You and your manager should discuss:
- The purpose of the shadowing arrangement, for example, is there some particular knowledge you would like to attain or develop or a particular process you want to learn or observe that will be helpful in developing your current role.
- The area, or person, that you would like to shadow and whether this is appropriate
- What you hope to gain from the arrangement and the benefits the shadowing arrangement would bring to you and also to your team.
- When would be a convenient time for the arrangement to start and the duration of the shadowing arrangement. It is likely that this will be a minimum of half a day (up to a maximum of 2 days).
If your request is agreed you should then discuss with your line manage and your HR Business Partner how the work-shadowing arrangement will be made, for example, who will approach the individual or their line manager and who will be the contact throughout the period
You will need to agree with the contact:
- Confirmation of the work shadowing arrangements (dates and times)

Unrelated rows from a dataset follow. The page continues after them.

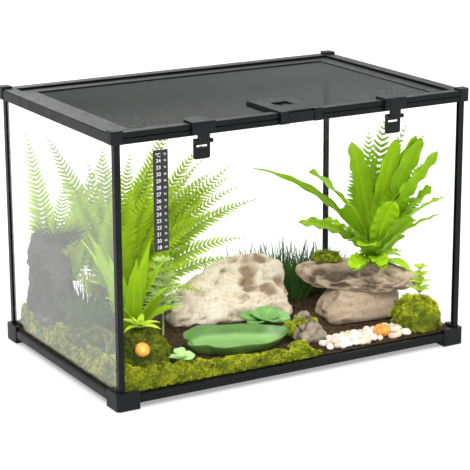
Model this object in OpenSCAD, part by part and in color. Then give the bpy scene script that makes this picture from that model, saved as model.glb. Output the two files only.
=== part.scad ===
// Furnished glass terrarium with a sliding screen lid.
// Millimetres, +Z up. X runs to the right, Y to the back, and the front faces -Y.
// The origin is on the floor under the middle of the tank.

/* [Overall] */
// Width over the plastic frames
body_w = 520; // [440:10:640]
// Depth over the plastic frames
body_d = 338; // [330:2:420]
// Height from the floor to the top of the corner caps
body_h = 350; // [350:5:450]

/* [Glass] */
// Thickness of the four wall panes
pane_t = 4; // [3:0.5:5]
// Thickness of the bottom pane
floor_t = 5; // [4:0.5:6]
// Leg of the silicone bead in each inside edge
bead = 3; // [2:0.5:4]

/* [Posts and base frame] */
// How far the posts stand back behind the frames
post_setback = 5; // [4:0.5:6]
// Wall of a corner post
post_wall = 1.6; // [1.2:0.1:2.4]
// Leg of a corner post
post_leg = 8; // [6.5:0.5:10]
// Height of a corner foot
foot_h = 23; // [20:1:30]
// Length of a foot along each side
foot_l = 31; // [25:1:40]
// Gap between the floor and the base rails
foot_drop = 7.5; // [5:0.5:10]
// Height of a base rail
base_rail_h = 10.5; // [10:0.5:12]
// Ledge under the panes, measured up
ledge_t = 3; // [2:0.5:4]
// How far the feet stand proud of the rails
foot_proud = 0.8; // [0.4:0.1:1.5]
// Chamfer on the upright edge of a foot and of a cap
corner_chamfer = 3; // [1:0.5:4]

/* [Top frame] */
// Height of the side rails
top_rail_h = 14; // [13.5:0.5:20]
// How far the corner caps stand above the rails
cap_rise = 3; // [2:0.5:5]
// Side of a square corner cap
cap_w = 15; // [13:0.5:18]
// Width of the ledge that carries the lid
lid_ledge = 5; // [4:0.5:8]
// How far the rim reaches over the lid
rim_reach = 3.5; // [2.5:0.5:5]
// Thickness of the rim over the lid
rim_t = 2.7; // [2:0.1:3.5]
// Bevel along the outer edges of the frames
edge_bevel = 0.8; // [0.4:0.1:1.2]
// How far the panes reach up into the rails
pane_grip = 2.6; // [2:0.2:4]
// Thickness of the ledge that carries the lid
shelf_t = 3; // [2:0.5:3.5]

/* [Lid] */
// Thickness of the lid frame
lid_t = 4.2; // [3.8:0.1:4.5]
// Width of the lid's side and back rails
lid_rail_w = 24; // [20:1:30]
// Depth of the lid's front rail
lid_front_w = 30; // [26:1:36]
// Depth of the raised strip on the front rail
strip_d = 13.4; // [10:0.2:16]
// Height of the raised strip
strip_h = 6.4; // [5:0.2:8]
// Shadow groove under the raised strip
groove_h = 1.4; // [0.8:0.2:2]
// Sliding clearance over and under the lid
slide_gap = 0.2; // [0.1:0.05:0.3]
// Clearance on the sides and the back of the lid
side_gap = 0.4; // [0.3:0.1:0.8]
// How far the mesh is tucked under the rails
mesh_tuck = 10; // [6:1:14]
// Thickness of the wire mesh
mesh_t = 0.6; // [0.4:0.1:0.8]
// Width of a mesh bar
mesh_bar = 1.4; // [1:0.2:2]
// Mesh gaps across the width
mesh_cols = 18; // [14:1:20]
// Mesh gaps over the depth
mesh_rows = 11; // [8:1:13]
// Width of the cord that holds the mesh
spline_w = 3; // [2:0.5:4]

/* [Lock] */
// Width of the lock housing
lock_w = 60; // [50:2:80]
// Reach of the housing over the mesh
lock_reach = 82; // [60:2:100]
// Thickness of the housing over the raised strip
lock_top_t = 1.8; // [1.4:0.2:2.4]
// How far the cheeks stand out in front
cheek_out = 3.6; // [3.4:0.2:5]
// Width of each cheek
cheek_w = 11.5; // [8:0.5:14]
// Height of the swinging flap under its pin
flap_drop = 11; // [8:0.5:12]
// Thickness of the flap
flap_t = 2.2; // [1.8:0.1:2.4]
// How far the flap bows out
flap_bow = 1.2; // [0.6:0.2:2]
// Radius of the flap's pin
flap_pin_r = 0.9; // [0.7:0.1:1]
// Radius of the padlock hole
lock_hole_r = 2.6; // [2:0.1:3.5]

/* [Clips] */
// Distance of the left clip from the middle
clip_left_x = 138; // [90:2:180]
// Distance of the right clip from the middle
clip_right_x = 141; // [90:2:180]
// Width of a clip cap
clip_w = 32; // [26:1:40]
// Length of the cap's rounded tongue
clip_tongue = 12; // [8:1:14]
// Thickness of the plate in front of the frame
clip_plate_t = 2.6; // [2:0.2:3.2]
// Gap between the plate and the frame
clip_gap = 0.4; // [0.3:0.1:1]
// Width of the neck under the plate
neck_w = 16; // [12:1:20]
// Drop of the pin under the frame
pin_drop = 7.5; // [6.5:0.5:9]
// Radius of the knuckle round the pin
knuckle_r = 2.6; // [2.2:0.1:3]
// Radius of the clip pin
pin_r = 1.2; // [0.9:0.1:1.4]
// Width of the lever
lever_w = 22.6; // [19:0.2:28]
// Length of the lever under its pin
lever_l = 22.5; // [18:0.5:30]
// Thickness of the lever
lever_t = 2.2; // [1.6:0.2:2.6]
// Width of the see-through slot
slot_w = 15.6; // [10:0.2:17]
// Height of the see-through slot
slot_h = 2.8; // [2:0.2:4]

/* [Thermometer] */
// Width of the strip
strip_w = 20; // [16:1:24]
// Length of the strip
strip_l = 126; // [110:2:140]
// Distance of the strip's middle from the left side
strip_x = 67; // [50:1:120]
// Distance of the strip's upper end from the top frame
strip_z = 13; // [4:1:60]

/* [Landscape] */
// Depth of the bedding at the right
bed_low = 4.5; // [3:0.5:8]
// Extra depth of the bedding at the left wall
bed_rise = 24; // [16:1:30]
// Length of the water dish
dish_l = 156; // [130:2:170]
// Width of the water dish
dish_w = 84; // [60:2:84]
// Height of the water dish
dish_h = 20; // [14:1:24]
// Wall of the water dish
dish_wall = 3; // [2.5:0.5:4]
// Height of the ledge rock over the floor pane
ledge_z = 46; // [40:1:54]
// Thickness of the ledge rock
ledge_rock_t = 30; // [22:1:34]
// Radius of a pebble
pebble_r = 6; // [4:0.5:7]
// Extra depth of the bedding behind the dish
bed_bank = 14; // [8:1:16]
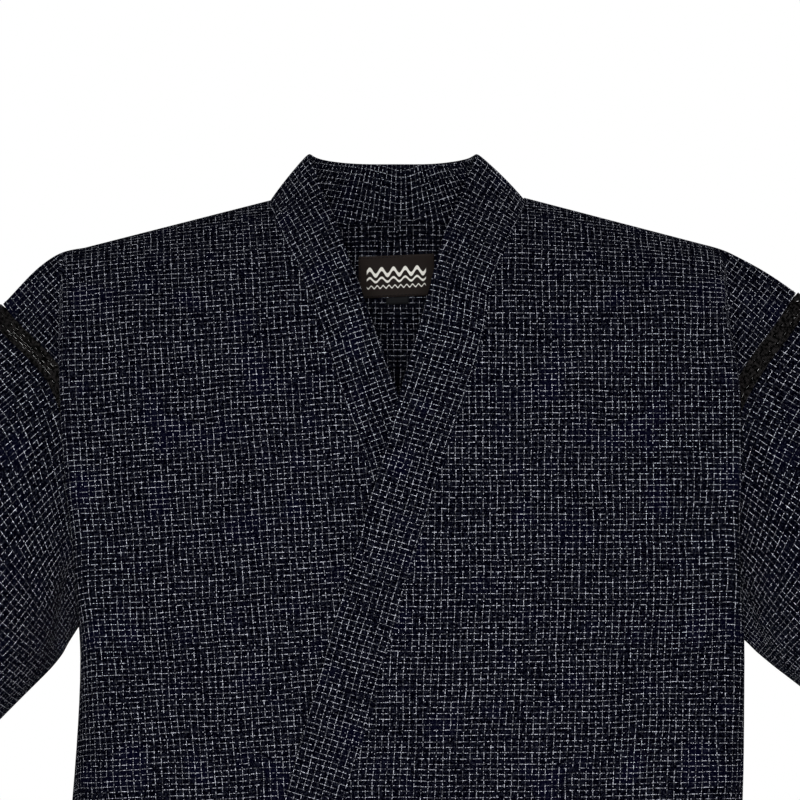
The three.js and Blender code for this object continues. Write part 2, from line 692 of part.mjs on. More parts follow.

- The types of activities that you wish to observe and that will be covered during the arrangement
- Your expectations of what you would like to gain from the arrangement and whether you will have the opportunity to undertake tasks during the arrangement or sit in on meetings
- Any additional information to consider (such as any Health & Safety considerations and/or risk assessments that may need to be completed)
- Any opportunities you will have to ask questions and gain further information during the work-shadowing period or perhaps afterwards
Your line manager should be kept informed of the arrangements at all times. During the shadowing arrangement you should note and respect the confidentiality of any information you receive and also of any policies and procedures in place relating to the activities you are observing or undertaking.
Once you have completed the work shadowing period you will be asked to provide a short outline of what you experienced and how you felt that this would be of benefit to you and if not, why that is the case.